Medscheme's strategy comes at a time of some confusion in the healthcare industry over the introduction of generic medicines. Government is intent on reducing healthcare costs by promoting the use of generics via the Medicines and Related Substances Control Amendment Act of 1997, but the regulations that would bring the relevant aspects of the legislation into effect have yet to be promulgated.
Medscheme represents about 40% of the private healthcare sector, with almost 3-million people covered by its medical aid schemes. These include FedHealth, Omnihealth, Sasolmed, Bonitas and SA Breweries.
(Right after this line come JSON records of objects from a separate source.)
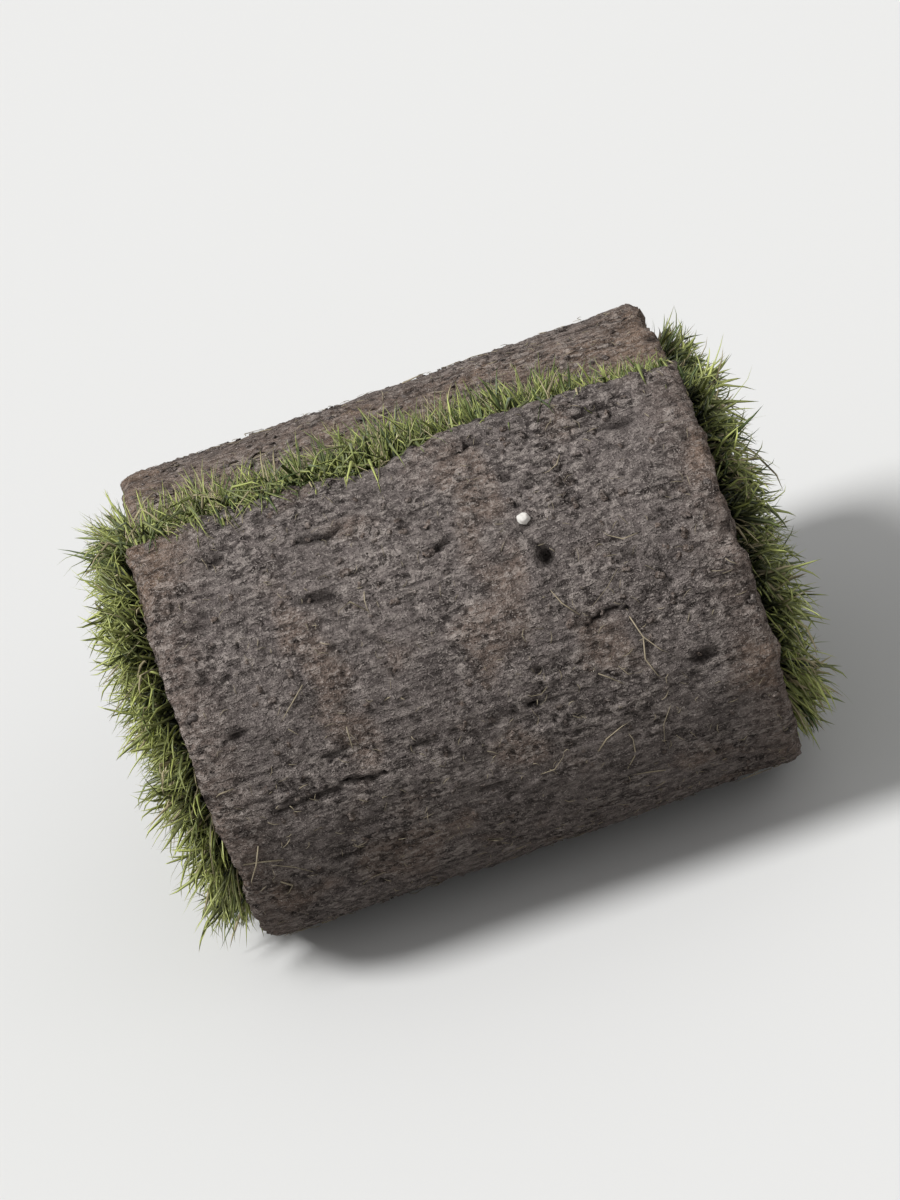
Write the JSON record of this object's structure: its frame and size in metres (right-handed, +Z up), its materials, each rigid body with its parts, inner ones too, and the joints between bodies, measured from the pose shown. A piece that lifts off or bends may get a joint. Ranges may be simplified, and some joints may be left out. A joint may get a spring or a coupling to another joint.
{
  "type": "roll of turf",
  "caption": "Rolled strip of lawn turf, soil outwards and grass inwards, slumped to an oval with its outer end lapped over the top.",
  "frame": {"origin": "on the floor under the centre of the roll's bounding box", "axes": "+X along the roll's axis, +Y to the back, away from the lapped end's face, +Z up"},
  "size_m": [0.299, 0.2753, 0.2184],
  "materials": {
    "soil": "moist crumbly loam, matt",
    "grass": "soft green blades with straw-coloured thatch",
    "pebble": "smooth pale stone"
  },
  "bodies": {
    "root": {"turf_roll": "soil"}
  },
  "joints": []
}
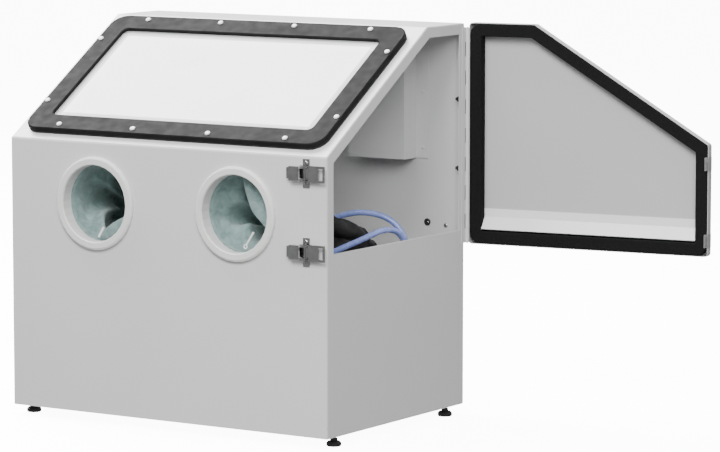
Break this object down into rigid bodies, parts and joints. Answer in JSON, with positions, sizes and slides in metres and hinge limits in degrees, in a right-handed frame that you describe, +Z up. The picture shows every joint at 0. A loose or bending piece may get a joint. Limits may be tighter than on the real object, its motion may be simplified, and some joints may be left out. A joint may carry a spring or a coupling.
{
  "type": "sandblast cabinet",
  "caption": "Bench-top sandblast cabinet with a sloped window, gloved arm ports, gasketed side door on a full-height hinge, draw latches and levelling feet.",
  "frame": {"origin": "centre of the casing's flat underside, 19 mm above the foot soles", "axes": "+X to the operator's right, +Y to the rear, +Z up; the arm ports face -Y"},
  "size_m": [1.1757, 0.557, 0.73],
  "materials": {
    "casing_paint": "light grey powder coat, satin",
    "door_paint": "light grey powder coat, satin",
    "window_rubber": "black sponge rubber",
    "window_pane": "clear pane, faintly hazed",
    "frame_plastic": "dark grey moulded rubber and plastic, satin top",
    "screw_plastic": "white screw caps",
    "port_plastic": "off-white moulded plastic",
    "glove_rubber": "black rubber outside, green-grey suede lining",
    "zinc_steel": "zinc plated steel",
    "grommet_rubber": "black",
    "brass": "machined",
    "lamp_plastic": "opal",
    "foam_rubber": "black closed-cell foam strip",
    "chrome": "bright stamped steel",
    "gun_aluminium": "cast, bead blasted",
    "nozzle_ceramic": "ceramic",
    "blue_hose": "translucent blue hose",
    "foot_rubber": "black"
  },
  "bodies": {
    "cabinet": {"air_bulkhead": "brass", "air_hose": "blue_hose", "cable_grommet": "grommet_rubber", "exhaust_baffle": "casing_paint", "exhaust_outlet": "zinc_steel", "floor_pan": "casing_paint", "front_panel": "casing_paint", "grate_frame": "casing_paint", "gun_body": "gun_aluminium", "gun_nozzle": "nozzle_ceramic", "hinge_leaf_cabinet": "casing_paint", "hinge_pin": "zinc_steel", "hopper": "casing_paint", "left_glove": "glove_rubber", "left_glove_clamp": "zinc_steel", "left_port_ring": "port_plastic", "left_side_panel": "casing_paint", "lower_latch_base": "chrome", "pickup_tube": "zinc_steel", "rear_panel": "casing_paint", "right_glove": "glove_rubber", "right_glove_clamp": "zinc_steel", "right_port_ring": "port_plastic", "right_side_panel": "casing_paint", "roof_panel": "casing_paint", "slope_panel": "casing_paint", "strip_lamp": "lamp_plastic", "suction_hose": "blue_hose", "upper_latch_base": "chrome", "window_frame": "frame_plastic", "window_gasket": "window_rubber", "window_pane": "window_pane", "window_screw_01": "screw_plastic", "window_screw_02": "screw_plastic", "window_screw_03": "screw_plastic", "window_screw_04": "screw_plastic", "window_screw_05": "screw_plastic", "window_screw_06": "screw_plastic", "window_screw_07": "screw_plastic", "window_screw_08": "screw_plastic", "window_screw_09": "screw_plastic", "window_screw_10": "screw_plastic", "window_screw_11": "screw_plastic", "window_screw_12": "screw_plastic", "work_grate": "zinc_steel"},
    "door": {"door_panel": "door_paint", "door_gasket": "foam_rubber", "door_deflector": "door_paint", "hinge_leaf_door": "casing_paint", "upper_strike": "zinc_steel", "lower_strike": "zinc_steel"},
    "gun_trigger": {"gun_trigger": "gun_aluminium"},
    "upper_lever": {"upper_latch_lever": "chrome"},
    "upper_loop": {"upper_latch_loop": "chrome"},
    "lower_lever": {"lower_latch_lever": "chrome"},
    "lower_loop": {"lower_latch_loop": "chrome"},
    "foot_front_left": {"foot_front_left": "foot_rubber"},
    "foot_front_right": {"foot_front_right": "foot_rubber"},
    "foot_rear_left": {"foot_rear_left": "foot_rubber"},
    "foot_rear_right": {"foot_rear_right": "foot_rubber"}
  },
  "joints": [
    {"name": "door_hinge", "type": "hinge", "parent": "cabinet", "child": "door", "pos_m": [0.3538, 0.235, 0.502], "axis": [0, 0, 1], "range_deg": [-97.5, 77.5]},
    {"name": "upper_lever_hinge", "type": "hinge", "parent": "cabinet", "child": "upper_lever", "pos_m": [0.308, -0.239, 0.4695], "axis": [0, 0, 1], "range_deg": [0, 110]},
    {"name": "upper_loop_hinge", "type": "hinge", "parent": "upper_lever", "child": "upper_loop", "pos_m": [0.302, -0.2387, 0.4695], "axis": [0, 0, 1], "range_deg": [-127, 0]},
    {"name": "lower_lever_hinge", "type": "hinge", "parent": "cabinet", "child": "lower_lever", "pos_m": [0.308, -0.239, 0.33], "axis": [0, 0, 1], "range_deg": [0, 110]},
    {"name": "lower_loop_hinge", "type": "hinge", "parent": "lower_lever", "child": "lower_loop", "pos_m": [0.302, -0.2387, 0.33], "axis": [0, 0, 1], "range_deg": [-127, 0]},
    {"name": "trigger_pull", "type": "hinge", "parent": "cabinet", "child": "gun_trigger", "pos_m": [-0.001, 0.0185, 0.2992], "axis": [0, 0, 1], "range_deg": [0, 6], "stiffness_Nm_per_rad": 0.4},
    {"name": "foot_front_left_screw", "type": "slide", "parent": "cabinet", "child": "foot_front_left", "axis": [0, 0, -1], "range_m": [0, 0.012]},
    {"name": "foot_front_right_screw", "type": "slide", "parent": "cabinet", "child": "foot_front_right", "axis": [0, 0, -1], "range_m": [0, 0.012]},
    {"name": "foot_rear_left_screw", "type": "slide", "parent": "cabinet", "child": "foot_rear_left", "axis": [0, 0, -1], "range_m": [0, 0.012]},
    {"name": "foot_rear_right_screw", "type": "slide", "parent": "cabinet", "child": "foot_rear_right", "axis": [0, 0, -1], "range_m": [0, 0.012]}
  ],
  "couplings": [
    {"joint": "upper_loop_hinge", "follows": "upper_lever_hinge", "ratio": -1.15},
    {"joint": "lower_loop_hinge", "follows": "lower_lever_hinge", "ratio": -1.15}
  ]
}
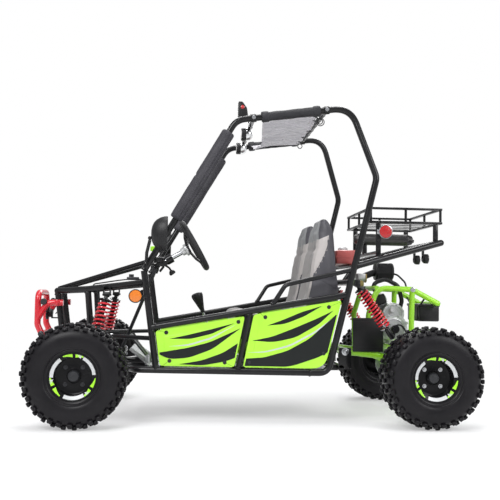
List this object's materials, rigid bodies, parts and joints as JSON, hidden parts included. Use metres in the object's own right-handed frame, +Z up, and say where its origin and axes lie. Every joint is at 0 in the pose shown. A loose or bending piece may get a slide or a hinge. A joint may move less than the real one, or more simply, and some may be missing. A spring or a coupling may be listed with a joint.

PMA CE Mirryena Deeb said yesterday Medscheme's plans, which also included measures to incentivise doctors who cut costs by reducing unnecessary referrals, amounted to an abuse of its dominant market position and contravened competition law.
Restrictive structures such as product exclusion lists, market-unrelated reimbursements and perverse incentives to unduly influence prescribing patterns create the potential for ongoing abuse of that market dominance, she said.
Medscheme Group Services Division MD Gary Taylor said the medical aid schemes administered by Medscheme would begin implementing the new medicines reimbursement policy tomorrow, in spite of the PMA's threat.
Taylor said that medicines accounted for more than 30% of total healthcare costs in the privately funded healthcare sector, compared with 12%-15% in Western Europe and the US.
The discrepancy was largely due to the fact that, in SA, generic drugs accounted for only about 20% of the rand value of medicines prescribed in the private sector, compared with between 43% and 57% worldwide.
Taylor said Medscheme would consider passing on projected savings estimated at 20% of the R4bn annual medicine costs to members in the form of reduced premiums when it drew up its budget for the 2003-2004 year.